Nowadays there are more than 300 orthodox organizations in Russia, which help both children and adults with disabilities. In 50 temples and communities in Russia the work with deaf and hearing-impaired people is carried and in 9 parishes deaf blind people are being nurtured.

==== Help to orphans ====
According to the data of September 2014, the total number of church asylums for orphans is 67. The results of the certification of church asylums in 2013 depict that their graduates are 6 times more likely to get the higher education, comparing to the graduates of state orphanages (30% to 5%), among them 30 times less offenders and alcoholics (1,3 % to 40%), also they have 13 times less divorces (4% to 53%).
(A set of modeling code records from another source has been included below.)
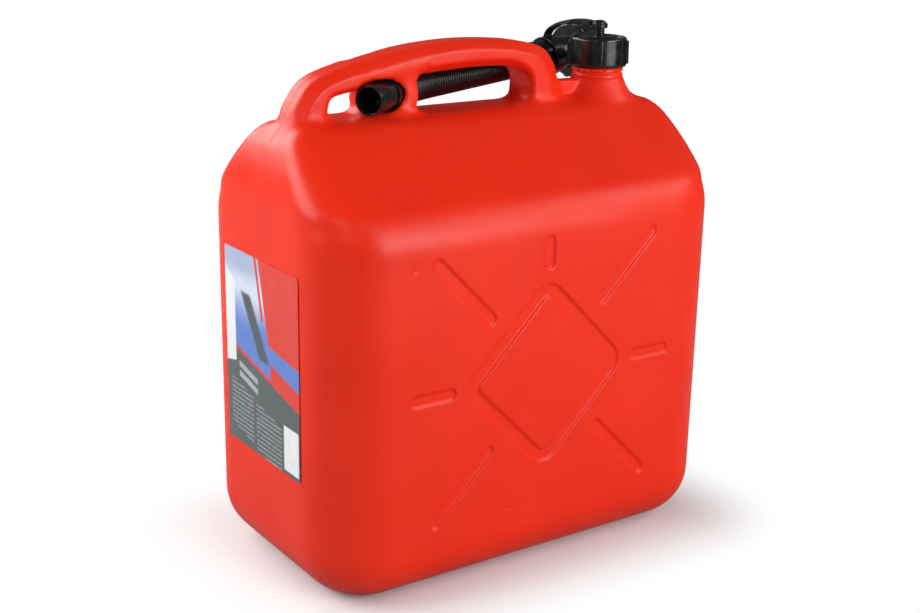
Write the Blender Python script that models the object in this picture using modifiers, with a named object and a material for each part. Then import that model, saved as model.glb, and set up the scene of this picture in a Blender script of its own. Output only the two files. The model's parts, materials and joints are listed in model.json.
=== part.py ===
"""Plastic fuel can with a tethered screw cap and a pouring spout stored through its handle.

A blow-moulded canister with a hollow handle carries the cap, its strap and a flexible ribbed spout.
Metres, +Z up. The origin is on the ground under the middle of the body, +X runs along the body
towards the neck, and the embossed faces look along -Y and +Y.
"""

import math

import bmesh
import bpy
from mathutils import Matrix, Vector

# Body
BODY_LENGTH = 0.354
BODY_WIDTH = 0.210
BODY_HEIGHT = 0.337
BODY_WALL = 0.0026
PLAN_CORNER = 0.050
CREST_CORNER = 0.006
BASE_FILLET = 0.040
SIDE_FOLD_HEIGHT = 0.278
SIDE_FOLD_FILLET = 0.037
CREST_WIDTH = 0.049
CREST_FILLET = 0.045
END_FOLD_HEIGHT = 0.302
END_FOLD_FILLET = 0.110
END_SLOPE_INSET = 0.0145
END_CROWN_FILLET = 0.026
BASE_PANEL_MARGIN = 0.052
BASE_PANEL_DEPTH = 0.0015
CORNER_STEPS = 6
FILLET_STEPS = 5

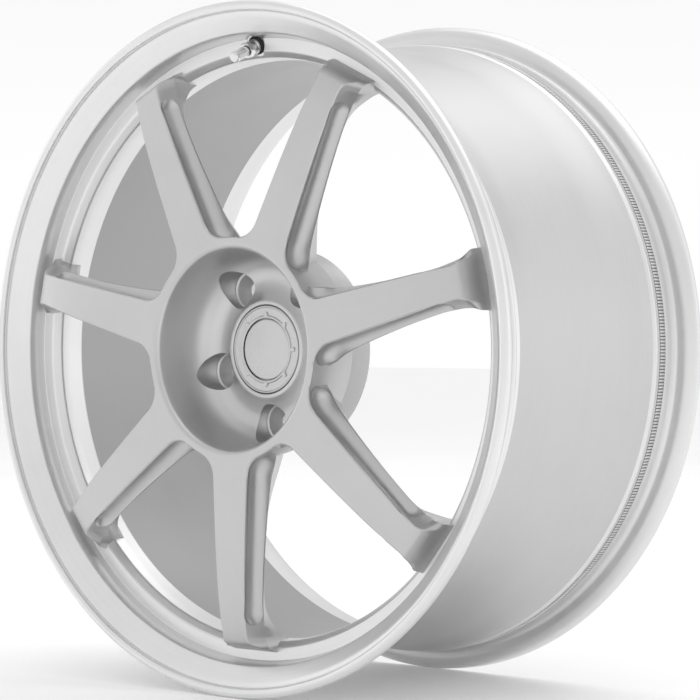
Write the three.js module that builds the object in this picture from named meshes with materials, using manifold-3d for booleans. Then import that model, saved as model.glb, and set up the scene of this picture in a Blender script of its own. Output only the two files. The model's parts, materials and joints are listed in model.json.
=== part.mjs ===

In Moscow there is a unique Family Arranging Centre for orphans and children who lost parental support. For 4 years 233 people (112 families) have graduated from the School for Adoptive Parents in the center, 123 families have got psychological support, legal aid, social and educational help.

From 2011 to August 2015 thankfully to the work of the School for Adoptive Parents there were adopted more than 69 orphans and children who lost parental support.

==== Help to elderly people ====
There are more than 40 church asylums for lonely elderly people in the regions of Russia.

=== In the world ===

==== Help of Russian Orthodox Church in emergencies ====
- earthquake and tsunami in Japan 2011 года
- people in need in Greece 2012
- Civilians in Syria 2013
- flood victims in Serbia 2014

== Donations ==
All donations are directed to the functioning of the Department or to the help for people in emergency situations. All the financial statements are published on the official website of the Synodal Department.